14.4.10

TAO TE CHING V

Heaven and earth are ruthless, and treat the myriad creatures as straw dogs; the sage is ruthless, and treats the people as straw dogs.
Is not the space between heaven and earth like a bellows?
It is empty without being exhausted:
the more it works the more comes out.
Much speech leads inevitably to silence.
Better to hold fast to the void.


Nature, leadership, wisdom.  These are all sentimentalized—which is to say falsified—by those who live far from these things.  Who lives in nature (not a cottage in nature) and thinks nature is benevolent?  Who binds human masses to some common goal and thinks leadership is sweet aphorisms on a desk calendar, speeches on a bedside table?  Who has gained the knowledge of rocks and time and, looking at humanity, thinks, What a lovely species!  How beautiful and virtuous!  Calm indifference to all particular things—which is to say, everything—is the hallmark of this detached trinity.
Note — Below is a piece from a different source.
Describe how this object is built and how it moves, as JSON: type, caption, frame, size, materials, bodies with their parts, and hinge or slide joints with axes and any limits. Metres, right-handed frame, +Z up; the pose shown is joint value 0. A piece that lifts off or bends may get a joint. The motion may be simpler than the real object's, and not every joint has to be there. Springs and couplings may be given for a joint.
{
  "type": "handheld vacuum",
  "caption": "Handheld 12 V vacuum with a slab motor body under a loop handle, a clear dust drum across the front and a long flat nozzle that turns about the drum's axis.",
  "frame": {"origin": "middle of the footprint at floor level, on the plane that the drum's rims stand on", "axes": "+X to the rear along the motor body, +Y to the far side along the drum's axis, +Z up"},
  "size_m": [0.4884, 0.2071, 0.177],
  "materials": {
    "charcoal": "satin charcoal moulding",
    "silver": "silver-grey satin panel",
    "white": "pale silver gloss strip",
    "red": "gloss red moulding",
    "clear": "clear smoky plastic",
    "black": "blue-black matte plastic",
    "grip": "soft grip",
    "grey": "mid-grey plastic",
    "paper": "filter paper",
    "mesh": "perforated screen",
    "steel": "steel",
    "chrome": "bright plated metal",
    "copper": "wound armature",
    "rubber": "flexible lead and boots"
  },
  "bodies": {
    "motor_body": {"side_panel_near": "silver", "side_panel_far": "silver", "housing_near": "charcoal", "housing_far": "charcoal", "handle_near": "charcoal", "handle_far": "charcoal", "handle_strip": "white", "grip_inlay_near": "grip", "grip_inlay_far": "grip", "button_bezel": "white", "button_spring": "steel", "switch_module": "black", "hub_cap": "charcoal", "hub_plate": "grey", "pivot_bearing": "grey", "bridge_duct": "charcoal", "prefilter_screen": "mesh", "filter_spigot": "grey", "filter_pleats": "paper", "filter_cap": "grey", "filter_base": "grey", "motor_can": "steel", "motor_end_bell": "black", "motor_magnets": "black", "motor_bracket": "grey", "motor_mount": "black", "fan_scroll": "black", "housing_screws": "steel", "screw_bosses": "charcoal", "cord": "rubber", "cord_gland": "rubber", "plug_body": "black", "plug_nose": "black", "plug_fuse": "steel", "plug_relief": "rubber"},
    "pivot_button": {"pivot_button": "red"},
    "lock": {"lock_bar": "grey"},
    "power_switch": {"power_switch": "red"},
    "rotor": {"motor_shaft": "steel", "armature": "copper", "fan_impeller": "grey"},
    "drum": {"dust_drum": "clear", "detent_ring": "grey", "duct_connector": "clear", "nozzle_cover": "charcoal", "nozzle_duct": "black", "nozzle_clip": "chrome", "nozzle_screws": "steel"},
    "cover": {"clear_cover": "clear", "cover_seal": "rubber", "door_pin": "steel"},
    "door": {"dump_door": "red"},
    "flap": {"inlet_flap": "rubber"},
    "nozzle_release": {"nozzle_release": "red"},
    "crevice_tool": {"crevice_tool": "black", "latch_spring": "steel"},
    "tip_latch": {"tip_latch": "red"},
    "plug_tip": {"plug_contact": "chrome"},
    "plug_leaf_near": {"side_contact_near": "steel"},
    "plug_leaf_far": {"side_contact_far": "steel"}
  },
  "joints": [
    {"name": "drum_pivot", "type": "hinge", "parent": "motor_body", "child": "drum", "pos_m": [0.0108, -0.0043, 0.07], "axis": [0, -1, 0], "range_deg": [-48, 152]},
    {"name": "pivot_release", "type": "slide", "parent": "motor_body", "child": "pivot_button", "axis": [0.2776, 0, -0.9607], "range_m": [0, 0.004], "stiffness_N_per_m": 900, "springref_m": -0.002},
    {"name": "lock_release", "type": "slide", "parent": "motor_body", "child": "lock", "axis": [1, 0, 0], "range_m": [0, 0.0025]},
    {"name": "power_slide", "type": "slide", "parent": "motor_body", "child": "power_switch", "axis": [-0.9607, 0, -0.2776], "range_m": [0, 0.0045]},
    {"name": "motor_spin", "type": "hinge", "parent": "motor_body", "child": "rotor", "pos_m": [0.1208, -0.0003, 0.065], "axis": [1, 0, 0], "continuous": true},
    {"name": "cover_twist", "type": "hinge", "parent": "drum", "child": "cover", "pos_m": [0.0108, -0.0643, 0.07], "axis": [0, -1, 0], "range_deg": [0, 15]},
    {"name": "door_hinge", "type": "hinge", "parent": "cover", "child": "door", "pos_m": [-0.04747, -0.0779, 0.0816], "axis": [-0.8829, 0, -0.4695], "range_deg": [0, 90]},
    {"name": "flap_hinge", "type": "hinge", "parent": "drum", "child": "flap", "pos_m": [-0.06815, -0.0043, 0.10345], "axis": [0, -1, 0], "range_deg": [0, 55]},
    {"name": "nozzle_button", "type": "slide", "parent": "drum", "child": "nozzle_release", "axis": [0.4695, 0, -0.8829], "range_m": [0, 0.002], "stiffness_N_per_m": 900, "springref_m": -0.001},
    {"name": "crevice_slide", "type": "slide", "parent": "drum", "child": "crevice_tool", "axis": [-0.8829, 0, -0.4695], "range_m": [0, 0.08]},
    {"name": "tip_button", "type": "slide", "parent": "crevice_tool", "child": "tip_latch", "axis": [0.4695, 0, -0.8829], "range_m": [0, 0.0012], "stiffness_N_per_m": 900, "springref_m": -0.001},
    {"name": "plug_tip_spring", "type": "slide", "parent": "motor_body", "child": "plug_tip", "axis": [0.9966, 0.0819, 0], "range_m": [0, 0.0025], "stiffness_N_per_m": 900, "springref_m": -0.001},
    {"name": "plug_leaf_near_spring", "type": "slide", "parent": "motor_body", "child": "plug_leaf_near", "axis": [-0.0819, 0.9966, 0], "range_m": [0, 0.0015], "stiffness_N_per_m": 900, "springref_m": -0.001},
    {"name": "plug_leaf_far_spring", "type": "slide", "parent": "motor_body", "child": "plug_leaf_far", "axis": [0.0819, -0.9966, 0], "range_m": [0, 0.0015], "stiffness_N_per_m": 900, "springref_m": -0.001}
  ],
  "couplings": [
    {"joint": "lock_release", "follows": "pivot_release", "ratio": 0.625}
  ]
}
The sage is ruthless not because she struts across the city leaving heads and hearts lolling on the streets but because she doesn’t cater to the people’s infantile fantasies about themselves and the world.  For this refusal, she is considered ruthless.  If one understands heaven and earth—the vast coldness of heaven, the insignificant passions of earth—one also understands one’s self:  a microcosm of this coldness, these passions. 
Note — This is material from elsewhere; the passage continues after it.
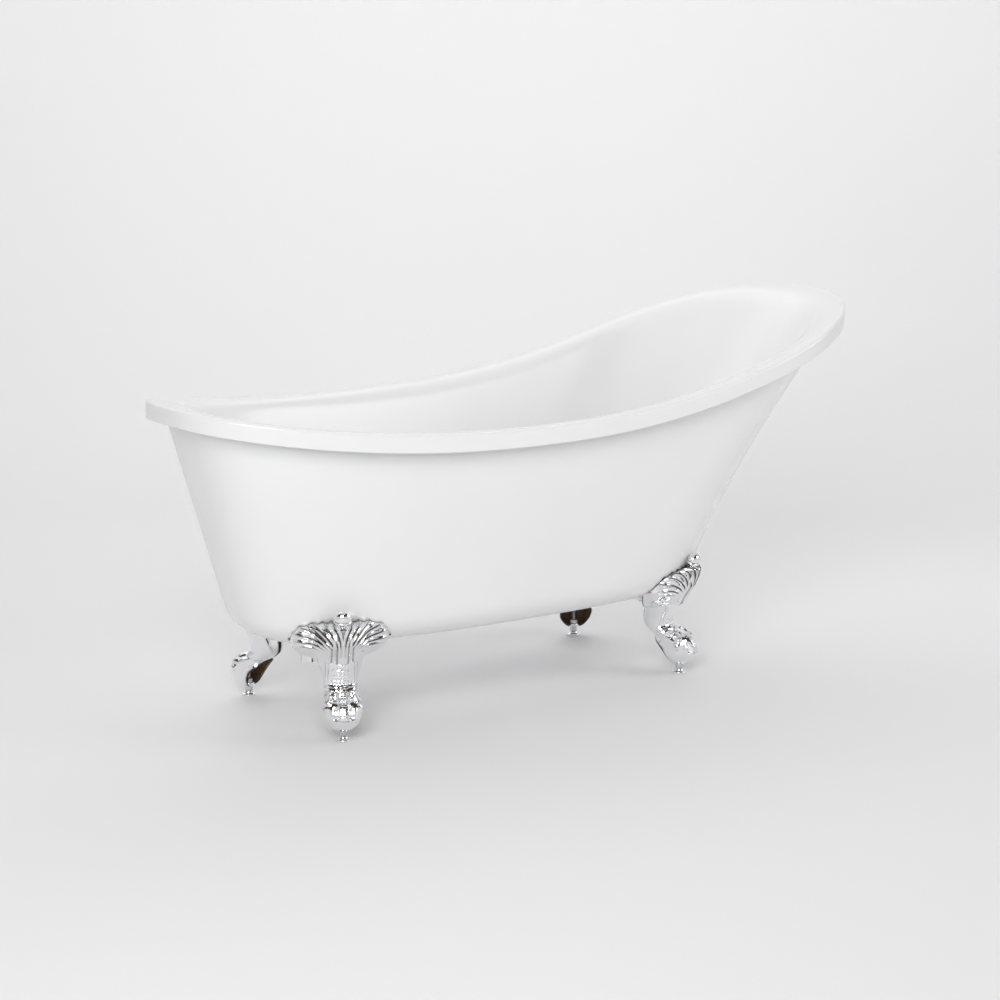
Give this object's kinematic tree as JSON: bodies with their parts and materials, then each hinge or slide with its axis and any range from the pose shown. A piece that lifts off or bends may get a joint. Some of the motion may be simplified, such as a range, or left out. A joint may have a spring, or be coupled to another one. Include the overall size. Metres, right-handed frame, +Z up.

The sage may laugh at the misfortunes of the world because she laughs at her own.  And only she who laughs at her own may also laugh at the world’s.  For this detachment and humor, she is considered ruthless.  The straw dogs want coddling.  When they have been used for what they are good for and find they are not coddled but cast out, they complain and accuse those who used them, though they were frequently complicit in their being used.  The dog complains, but the sage walks away whistling, setting out to do the next appointed task, even if this be banging pots by a shack until she dies.
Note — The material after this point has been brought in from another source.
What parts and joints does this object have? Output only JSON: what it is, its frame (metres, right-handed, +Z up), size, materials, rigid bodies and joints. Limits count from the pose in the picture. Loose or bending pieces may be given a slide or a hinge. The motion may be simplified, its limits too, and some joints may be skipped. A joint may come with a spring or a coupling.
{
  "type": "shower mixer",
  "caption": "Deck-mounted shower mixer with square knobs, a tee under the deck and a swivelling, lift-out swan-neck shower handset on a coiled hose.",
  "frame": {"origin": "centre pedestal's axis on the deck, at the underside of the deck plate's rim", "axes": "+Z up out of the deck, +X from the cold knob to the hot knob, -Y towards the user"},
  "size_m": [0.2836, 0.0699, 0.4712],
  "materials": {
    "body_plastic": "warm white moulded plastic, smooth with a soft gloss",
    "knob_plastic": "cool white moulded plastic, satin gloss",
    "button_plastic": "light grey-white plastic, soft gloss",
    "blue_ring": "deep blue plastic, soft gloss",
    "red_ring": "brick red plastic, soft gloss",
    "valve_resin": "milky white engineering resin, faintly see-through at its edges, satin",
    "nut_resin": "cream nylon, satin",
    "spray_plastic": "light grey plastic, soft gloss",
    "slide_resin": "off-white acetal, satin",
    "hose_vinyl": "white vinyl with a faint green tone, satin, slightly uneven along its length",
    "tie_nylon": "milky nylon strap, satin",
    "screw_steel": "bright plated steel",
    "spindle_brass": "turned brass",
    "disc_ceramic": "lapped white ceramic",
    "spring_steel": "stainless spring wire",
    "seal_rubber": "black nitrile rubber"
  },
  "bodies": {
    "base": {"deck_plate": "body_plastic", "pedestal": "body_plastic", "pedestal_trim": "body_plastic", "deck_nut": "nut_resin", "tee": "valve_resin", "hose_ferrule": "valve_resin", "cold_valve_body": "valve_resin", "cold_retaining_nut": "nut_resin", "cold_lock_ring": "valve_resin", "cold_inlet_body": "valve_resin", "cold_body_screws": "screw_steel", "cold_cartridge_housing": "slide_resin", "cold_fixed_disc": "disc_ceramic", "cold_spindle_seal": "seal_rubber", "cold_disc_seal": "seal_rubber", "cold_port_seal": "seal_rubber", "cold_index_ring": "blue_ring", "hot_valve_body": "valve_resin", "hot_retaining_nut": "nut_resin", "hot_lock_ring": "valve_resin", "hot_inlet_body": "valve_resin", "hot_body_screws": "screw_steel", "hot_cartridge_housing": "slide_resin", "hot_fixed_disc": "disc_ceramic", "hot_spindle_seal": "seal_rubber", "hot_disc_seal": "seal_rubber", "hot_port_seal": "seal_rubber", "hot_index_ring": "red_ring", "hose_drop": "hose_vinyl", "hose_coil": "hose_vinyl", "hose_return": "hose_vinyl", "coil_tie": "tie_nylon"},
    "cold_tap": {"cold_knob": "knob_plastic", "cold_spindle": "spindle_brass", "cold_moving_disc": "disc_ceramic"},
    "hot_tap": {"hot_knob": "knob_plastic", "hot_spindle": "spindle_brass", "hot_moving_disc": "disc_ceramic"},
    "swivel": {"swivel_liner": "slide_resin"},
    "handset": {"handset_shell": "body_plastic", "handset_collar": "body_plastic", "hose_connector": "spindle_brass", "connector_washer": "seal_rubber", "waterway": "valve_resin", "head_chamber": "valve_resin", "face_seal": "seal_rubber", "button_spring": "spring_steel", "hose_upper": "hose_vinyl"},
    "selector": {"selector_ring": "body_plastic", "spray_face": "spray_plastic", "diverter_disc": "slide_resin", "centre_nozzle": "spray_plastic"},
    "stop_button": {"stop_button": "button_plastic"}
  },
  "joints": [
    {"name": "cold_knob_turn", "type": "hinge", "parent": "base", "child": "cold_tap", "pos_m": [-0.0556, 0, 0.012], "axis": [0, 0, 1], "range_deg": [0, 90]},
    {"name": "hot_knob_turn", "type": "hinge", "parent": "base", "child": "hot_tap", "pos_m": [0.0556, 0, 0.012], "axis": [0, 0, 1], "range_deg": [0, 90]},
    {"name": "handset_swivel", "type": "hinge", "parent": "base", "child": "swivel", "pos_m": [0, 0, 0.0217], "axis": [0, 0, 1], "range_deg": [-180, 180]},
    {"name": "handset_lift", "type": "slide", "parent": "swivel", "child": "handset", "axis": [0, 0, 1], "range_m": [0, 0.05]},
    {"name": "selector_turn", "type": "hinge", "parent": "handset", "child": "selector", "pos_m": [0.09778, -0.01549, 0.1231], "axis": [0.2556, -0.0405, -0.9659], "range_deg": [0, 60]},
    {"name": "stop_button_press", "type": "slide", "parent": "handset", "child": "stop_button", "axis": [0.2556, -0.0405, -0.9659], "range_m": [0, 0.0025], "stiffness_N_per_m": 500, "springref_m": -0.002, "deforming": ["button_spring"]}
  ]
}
The sage is a sage because she mirrors heaven and earth, not the rebellion against them.  The dogs are dogs because they rebel against this primary mirroring, eking out existence in the spiritual garbage heaps of the world.  There, there is another ruthlessness which the dogs call virtue and wisdom and leadership and nature and love.  But the sage is ruthless and her names are nothing but her breath—here, there, and gone.